Какъ бы то ни было, но едва Н. А. Полевой, около 15-го марта, вернулся въ Москву, и не успѣлъ еще отдохнуть съ дороги, какъ онъ былъ, къ величайшему ужасу всѣхъ окружающихъ, внезапно схваченъ и съ жандармомъ, на перекладной тележкѣ, препровожденъ въ Петербургъ. Здѣсь онъ былъ арестованъ при III-мъ отдѣленіи. Правда, арестъ этотъ продолжался недолго, не болѣе трехъ, четырехъ недѣль.
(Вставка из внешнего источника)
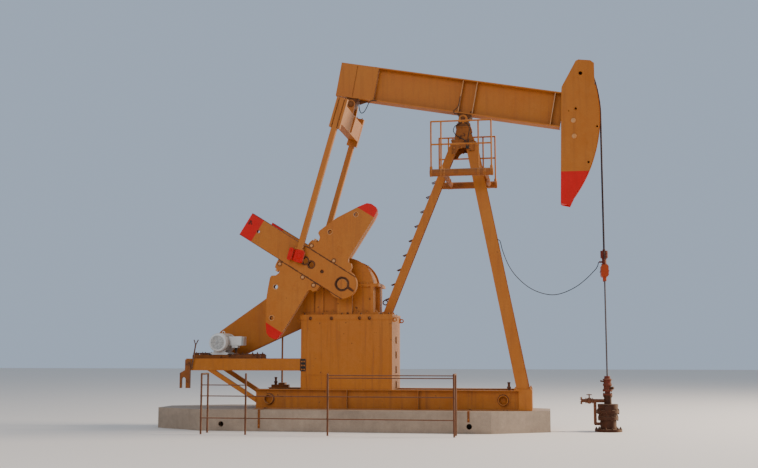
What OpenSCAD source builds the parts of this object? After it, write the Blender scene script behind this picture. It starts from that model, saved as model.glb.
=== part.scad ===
// Crank-balanced beam pumping unit on a portable concrete base, with its wellhead.
// Millimetres. Ground level is z = 0, the walking beam rocks about x = 0,
// +x points to the horsehead, -y is the side with the crank guard fence.

/* [Linkage] */
// Height of the saddle bearing over the ground
pivot_z = 6400; // [6200:10:6600]
// Saddle bearing to polished rod, the arc of the horsehead
head_arm = 2819; // [2750:1:2900]
// Saddle bearing to equalizer bearing
tail_arm = 2440; // [2380:1:2500]
// Saddle bearing back to the crankshaft
crank_back = 2440; // [2400:1:2480]
// Height of the crankshaft over the ground
crank_z = 2945; // [2900:5:2990]
// Crankshaft to wrist pin
crank_throw = 1067; // [1000:1:1100]
// Angle of the crank over the horizontal, as it stands
crank_angle = 148; // [140:1:156]
// Angle that the head end of the beam hangs down, as it stands
beam_tilt = 10.36; // [8:0.01:12]

/* [Concrete base] */
// Height of the concrete base
pad_h = 420; // [380:5:440]
// Half width of the concrete base
pad_half_w = 1050; // [950:10:1150]
// Left end of the full width
pad_left = -5330; // [-5500:10:-5200]
// Right end of the full width
pad_right = 550; // [450:10:650]
// Length of each tapered nose
nose_len = 1130; // [900:10:1200]
// Half width of the tip of a nose
nose_half_w = 400; // [300:10:500]
// Diameter of the lifting holes in the sides
pad_hole_d = 110; // [80:5:130]
// Width of a hold-down strap
strap_w = 45; // [30:1:60]
// Thickness of a hold-down strap
strap_t = 10; // [6:1:16]

/* [Skid] */
// Depth of the skid beams
skid_h = 400; // [360:5:430]
// Flange width of the skid beams
skid_flange = 200; // [160:5:220]
// Flange thickness of the skid beams
skid_flange_t = 16; // [12:1:22]
// Web thickness of the skid beams
skid_web_t = 12; // [8:1:16]
// Skid beam centre to the middle of the unit
skid_y = 500; // [470:5:510]
// Left end of the skid
skid_left = -4310; // [-4400:10:-4250]
// Right end of the skid
skid_right = 1330; // [1300:10:1400]
// Length of the closed box across the right end
end_box = 263; // [220:1:300]
// Diameter of the lifting pipes through the skid
lift_pipe_d = 200; // [160:5:240]

/* [Pedestal and gear reducer] */
// Left face of the pedestal
ped_left = -3355; // [-3400:5:-3320]
// Right face of the pedestal
ped_right = -1460; // [-1500:5:-1430]
// Half width of the pedestal
ped_half_w = 570; // [550:5:575]
// Height of the pedestal's top over the ground
ped_top = 2340; // [2300:5:2360]
// Plate thickness of the pedestal
ped_plate = 16; // [10:1:20]
// Width of the corner columns
ped_column = 125; // [90:5:150]
// Height of the seam between upper and lower panels
ped_seam = 1110; // [1000:10:1200]
// Width of a foot hold
step_w = 170; // [140:5:200]
// Height of a foot hold
step_h = 145; // [120:5:170]
// Foot hold to foot hold
step_pitch = 305; // [290:1:320]
// Half width of the gear case
gear_half_w = 420; // [380:5:440]
// Left end of the gear case
gear_left = -3340; // [-3360:5:-3300]
// Right end of the gear case
gear_right = -1863; // [-1900:1:-1840]
// Reach of the flanges past the case
case_flange = 40; // [30:1:50]
// Radius of the cover over the large gear
cover_r = 525; // [500:5:545]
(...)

Но въ это время былъ сдѣланъ докладъ министра Уварова Государю о запрещеніи "Телеграфа", при чемъ были представлены выписки изъ журнала, веденныя нѣсколько мѣсяцевъ и обнаруживающія неблагонамѣренное направленіе, данное Полевымъ его журналу (выписки ведены Бруновымъ по совѣту Блудова) {Отрывки изъ дневника А. С. Пушкина. Сочиненія А. С. Пушкина изд. Анскаго 1882 г. т. V стр. 232.}. И вотъ 7-го апрѣля 1832 г. "Московскій Телеграфъ" былъ запрещенъ по Высочайшему повелѣнію.
Два года спустя, именно въ 1834 году, подобная же катастрофа обрушилась на журналъ Надеждина "Телескопъ". Поводомъ послужила извѣстная статья Чаадаева "философскія письма г-жѣ***" написанная по французски и помѣщенная въ "Телескопѣ" въ переводѣ Бѣлинскаго. Статья эта, какъ извѣстно, произвела глубокое и сильное впечатлѣніе на людей всѣхъ партій и направленій своимъ мрачнымъ пессимизмомъ и безнадежнымъ отчаяніемъ, что какъ нельзя болѣе гармонировало съ характеромъ времени, въ которое она появилась. Чаадаевъ съ глубокимъ сокрушеніемъ замѣчаетъ, что въ то время, какъ у каждаго народа вы найдете нѣчто осѣдлое, свое, родное, къ чему онъ привыкъ, чѣмъ онъ дорожитъ... мы же -- словно какое-нибудь кочевое племя, живемъ настоящей минутой и вѣчно какъ будто куда-то все ѣдемъ и находимся въ дорогѣ, на станціи, на распутьи, готовы тотчасъ же покинуть то мѣсто, на которомъ въ настоящую минуту находимся. Ужь однѣхъ этихъ мыслей было достаточно въ то время, чтобы возбудить преслѣдованіе противъ статьи. Но въ ней нашли мнѣнія, показавшіяся еще болѣе страшными: это именно объясненіе подобнаго печальнаго положенія Россіи ея религіозною изолированностью, тѣмъ, что принявъ отъ Византіи греческое вѣроисповѣданіе, Россія не вошла въ семью европейскихъ народовъ, воспитанныхъ въ единеніи средневѣковымъ католицизмомъ. Въ этихъ мысляхъ увидѣли поруганіе отечественной религіи, приверженность къ католицизму, вліяніе іезуитовъ -- и ударили въ набатъ. Пресловутый Филиппъ Филипповичъ Вигель, по прочтеніи письма Чаадаева, до такой степени преисполнился страха за судьбу православной церкви, колеблемой Чаадаевымъ, что немедленно-же (21-го октября 1836 г.) написалъ доносъ къ петербургскому митрополиту Серафиму слѣдующаго содержанія:
"Высокопреосвященнѣйшій владыко, милостивѣйшій архипастырь! Проживъ болѣе полувѣка, я никогда ничьимъ не былъ обвинителемъ. Но вчера чтеніе одного московскаго журнала возбудило во мнѣ негодованіе, которое, постепенно умножаясь, довело меня до отчаянія. Въ семъ положеніи не нахожу другого средства бъ успокоенію своему, какъ прибѣгнуть къ вашему высокопреосвященству съ просьбою, обратить пастырское вниманіе ваше на то, что меня такъ сильно встревожило. Иные скажутъ, можетъ быть, что я не въ правѣ сего дѣлать, но какъ вѣрный сынъ отечества и православной церкви, я считаю сіе обязанностью.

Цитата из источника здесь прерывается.